Try it with our pairing tool

Bibimbap shows up against 12 drinks in the Soolmate pairing database. Use the tool to see how soju, makgeolli, beer, sake, and the major wine categories all stack up against bibimbap and its variants.

FAQ

Q. What drink goes best with bibimbap? A. Makgeolli. The Korean unfiltered rice wine matches bibimbap on three axes — rice base compatibility, gentle sweetness against gochujang, and light effervescence to lift sesame oil. It scores Very Good across most bibimbap variants in Soolmate's evaluation. If makgeolli isn't available, lager beer (Cass, Terra) and off-dry Riesling are the closest substitutes.

Q. Does spicy bibimbap need a different pairing? A. Marginally. Standard bibimbap and "extra gochujang" bibimbap both pair well with makgeolli — the lactic sweetness scales with the chili. The change shows up at the wine end: off-dry Riesling beats dry Riesling for spicier preparations, and Pinot Noir works better in lighter (lower-chili) versions. For genuinely fiery bibimbap variants — bibim-naengmyeon, very spicy hwedeopbap — the wine recommendations from our spicy Korean food wine pairing guide apply.

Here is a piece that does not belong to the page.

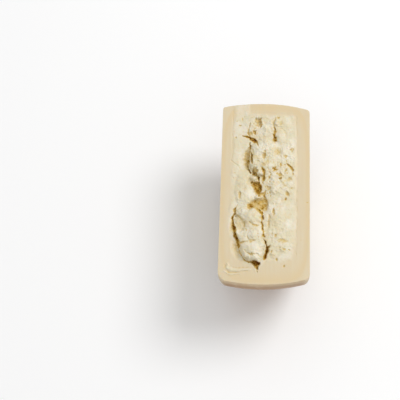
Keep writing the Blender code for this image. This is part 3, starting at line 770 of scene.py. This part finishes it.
def under_ceiling(height):
    """Eases the highest peaks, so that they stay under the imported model's highest point."""
    knee = CEILING - CEILING_KNEE
    over_knee = np.maximum(height - knee, 0) / CEILING_KNEE
    return np.minimum(height, knee) + CEILING_KNEE * np.tanh(over_knee)


def calm(u, v):
    """How much smoother the break is than where it is crumbliest, from 0 to 1."""
    most = np.zeros_like(u)
    for _, middle_u, middle_v, half_u, half_v, share in CALM_PLACES:
        inward = 1 - oval_share(u, v, middle_u, middle_v, half_u, half_v)
        most = np.maximum(most, share * ease(CALM_STEEPNESS * inward))
    return most


def relief(u, v):
    """The break's height over the band, its painted shade and golden tint, and how far the knife raised a
    lip there.
    """
    torn = torn_share(u, v)
    bent_u, bent_v = u, v
    for reach, size, seed in WARPS:
        bent_u = bent_u + reach * rolling(u, v, size, seed)
        bent_v = bent_v + reach * rolling(u, v, size, seed + 1)
    height = mass_height(bent_u, bent_v)
    loss, shade_and_stain_map = losses(bent_u, bent_v)
    by_height = LEAST_CRUMB + (1 - LEAST_CRUMB) * ease(height / FULL_CRUMB_AT)
    roughness = np.minimum(by_height * (1 - calm(u, v)) + SHADE_STAINED_CRUMB * shade_and_stain_map, 1)
    crumb, crease = 0.0, 0.0
    for size, rise, seed in CURD_LAYERS:
        curd = np.abs(rolling(bent_u, bent_v, size, seed))
        crumb = crumb + rise * (curd - CURD_LEVEL)
        crease = crease + np.maximum(0, 1 - curd / CURD_GROOVE) * rise
    for size, rise, gap_depth, seed in FLAKE_LAYERS:
        tilt, gap = flakes(bent_u, bent_v, size, CREASE_SHARE, seed)
        crumb = crumb + rise * tilt - gap_depth * gap
    shown = ease(0.5 + layered(u, v, *CREASE_FIELDS))
    crease = torn * roughness * np.minimum(crease / CREASE_FULL, 1) * shown
    # painted shade: low places of the crumb and the grooves between curds are painted darker
    shade_and_stain_map = shade_and_stain_map * np.clip(1 - SHADE_STAIN_BREAKUP * crumb, *SHADE_STAIN_RANGE)
    shade_and_stain_map = np.maximum(shade_and_stain_map, CREASE_SHADE * crease)
    lips = sum(rise * crack_share(bent_u, bent_v, points) for _, rise, points in RIDGES)
    return under_ceiling(torn * (height + roughness * crumb) + lips - loss), shade_and_stain_map, lips


print(f"the relief may rise {CEILING:.1f} mm over the break")

# %% [markdown]
# ## Settling the grid
#
# An even grid laid over a steep wall has only a point or two on it, and the wall comes out jagged. So the
# grid is first slid about on the plane: each point is drawn towards the neighbours that are far from it once
# the relief is raised, which crowds the points where the relief is steep.

# %% Settle a grid on the relief
# how far a place is shifted for each millimetre that it rises
LEAN_U, LEAN_V = -0.12, -0.43
# spacing of the map's lines and how far it runs past the wheel, in millimetres
MAP_STEP = 0.7
MAP_MARGIN = 8
# share of the way to its neighbours' pull that a point goes in one round
SETTLE_PACE = 0.6
# a little more than 1, so that a place on a map's last line is still read from its last cell
LAST_CELL = 1.001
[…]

Q. Is bibimbap better with hot or cold drinks? A. Cold. Bibimbap's signature flavors — sesame oil, gochujang, kimchi banchan — all benefit from a cool drink that resets the palate. Hot drinks (Korean tea, hot sake) work in winter contexts when the meal feels formal, but most pairings score better with chilled options. The exception is a light, warm Korean barley tea (boricha) before or after the meal — not pairing it directly, but bracketing it.

Q. Can children-safe drinks pair with bibimbap? A. Yes, and Korean tradition has them. Sikhye (sweet rice drink) and sujeonggwa (cinnamon-persimmon punch) both work alongside bibimbap, mostly as digestifs after the meal. Cold barley tea (boricha) is the most common pairing across actual Korean households — it does most of what makgeolli does without alcohol, just with less flavor depth.